» **Input rows**
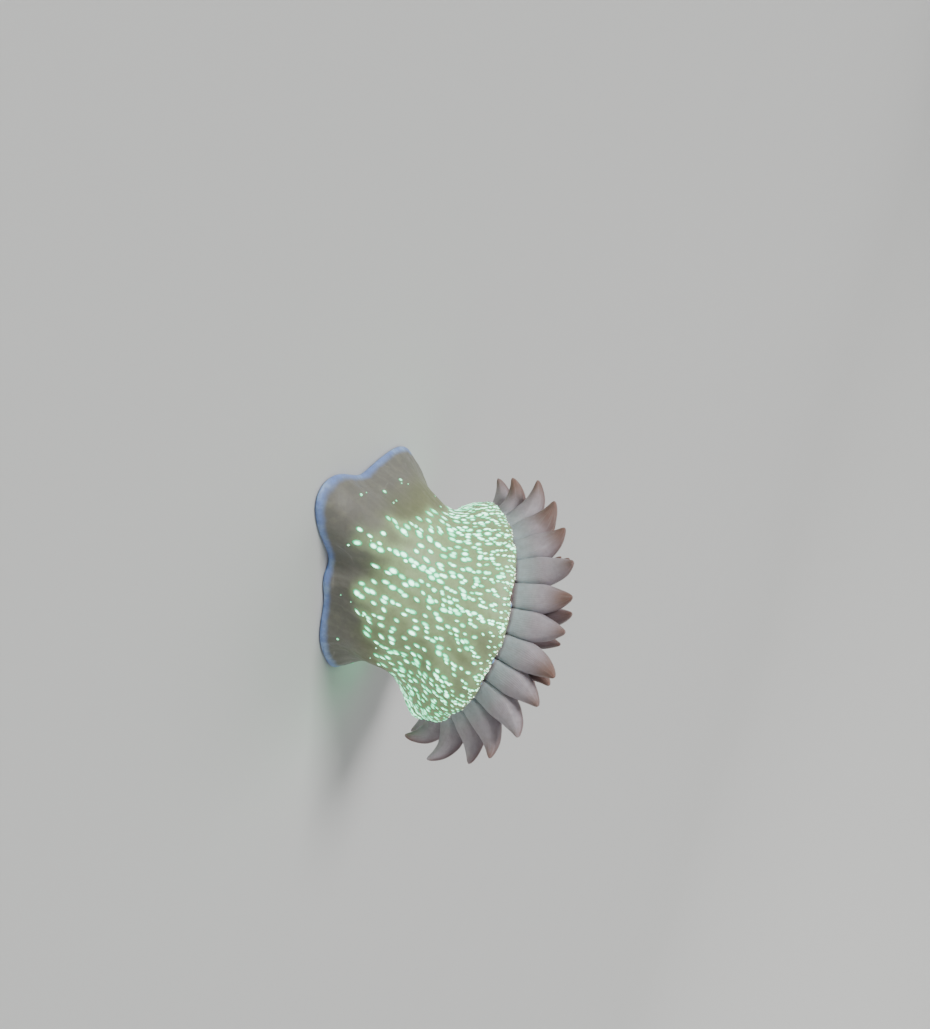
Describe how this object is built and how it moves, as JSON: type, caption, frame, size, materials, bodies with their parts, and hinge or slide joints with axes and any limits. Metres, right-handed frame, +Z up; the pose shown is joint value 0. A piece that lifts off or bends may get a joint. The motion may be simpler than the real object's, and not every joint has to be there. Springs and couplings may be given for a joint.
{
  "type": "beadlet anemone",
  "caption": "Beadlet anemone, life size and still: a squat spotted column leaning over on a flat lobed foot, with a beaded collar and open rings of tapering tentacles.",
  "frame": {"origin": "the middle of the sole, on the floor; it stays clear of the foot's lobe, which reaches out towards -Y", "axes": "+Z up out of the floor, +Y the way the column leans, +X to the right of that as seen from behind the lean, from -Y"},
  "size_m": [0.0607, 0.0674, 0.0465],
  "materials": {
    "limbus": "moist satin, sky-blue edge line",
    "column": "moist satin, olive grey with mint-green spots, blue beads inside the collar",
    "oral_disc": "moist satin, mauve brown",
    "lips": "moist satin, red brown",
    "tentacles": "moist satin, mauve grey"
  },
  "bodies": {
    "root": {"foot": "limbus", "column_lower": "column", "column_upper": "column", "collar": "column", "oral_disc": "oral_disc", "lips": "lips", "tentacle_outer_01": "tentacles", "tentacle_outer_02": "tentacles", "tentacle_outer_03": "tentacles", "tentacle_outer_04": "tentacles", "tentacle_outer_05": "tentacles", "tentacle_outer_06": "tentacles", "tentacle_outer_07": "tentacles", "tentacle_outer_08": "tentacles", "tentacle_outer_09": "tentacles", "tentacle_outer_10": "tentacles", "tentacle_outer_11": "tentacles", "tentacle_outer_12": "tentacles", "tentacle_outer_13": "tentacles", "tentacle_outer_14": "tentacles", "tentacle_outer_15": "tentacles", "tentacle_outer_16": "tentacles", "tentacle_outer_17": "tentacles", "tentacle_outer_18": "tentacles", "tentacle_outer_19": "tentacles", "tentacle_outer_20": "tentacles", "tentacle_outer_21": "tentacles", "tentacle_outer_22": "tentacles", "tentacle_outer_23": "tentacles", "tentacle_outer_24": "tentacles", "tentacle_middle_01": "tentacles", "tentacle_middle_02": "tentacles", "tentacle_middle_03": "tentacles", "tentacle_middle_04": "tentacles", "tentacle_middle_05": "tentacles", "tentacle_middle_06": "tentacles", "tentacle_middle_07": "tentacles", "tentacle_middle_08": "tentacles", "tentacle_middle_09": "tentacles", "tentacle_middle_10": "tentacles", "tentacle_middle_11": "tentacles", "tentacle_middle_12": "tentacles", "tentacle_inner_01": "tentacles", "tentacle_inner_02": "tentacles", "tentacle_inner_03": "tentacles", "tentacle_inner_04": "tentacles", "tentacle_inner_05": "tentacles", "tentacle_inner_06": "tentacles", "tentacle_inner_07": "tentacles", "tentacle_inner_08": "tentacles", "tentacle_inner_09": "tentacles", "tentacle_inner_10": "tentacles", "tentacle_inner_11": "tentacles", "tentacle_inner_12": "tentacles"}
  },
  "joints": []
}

* * *

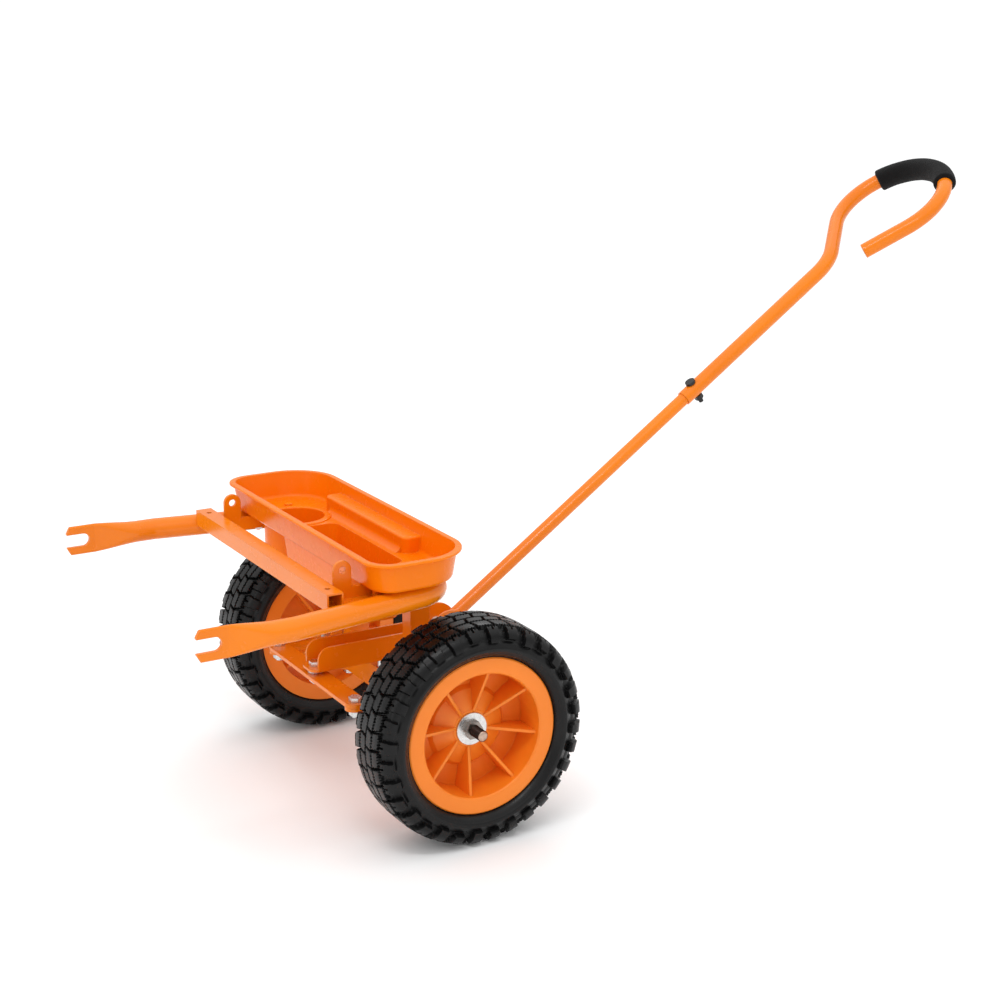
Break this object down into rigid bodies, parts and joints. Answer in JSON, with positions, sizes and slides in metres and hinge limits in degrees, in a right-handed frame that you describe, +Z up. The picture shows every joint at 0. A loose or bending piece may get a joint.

» **Directions**
Pick out every line with the string "hinge" and copy it.

» **Task result**
Describe how this object is built and how it moves, as JSON: type, caption, frame, size, materials, bodies with their parts, and hinge or slide joints with axes and any limits. Metres, right-handed frame, +Z up; the pose shown is joint value 0. A piece that lifts off or bends may get a joint. The motion may be simpler than the real object's, and not every joint has to be there. Springs and couplings may be given for a joint.
Break this object down into rigid bodies, parts and joints. Answer in JSON, with positions, sizes and slides in metres and hinge limits in degrees, in a right-handed frame that you describe, +Z up. The picture shows every joint at 0. A loose or bending piece may get a joint.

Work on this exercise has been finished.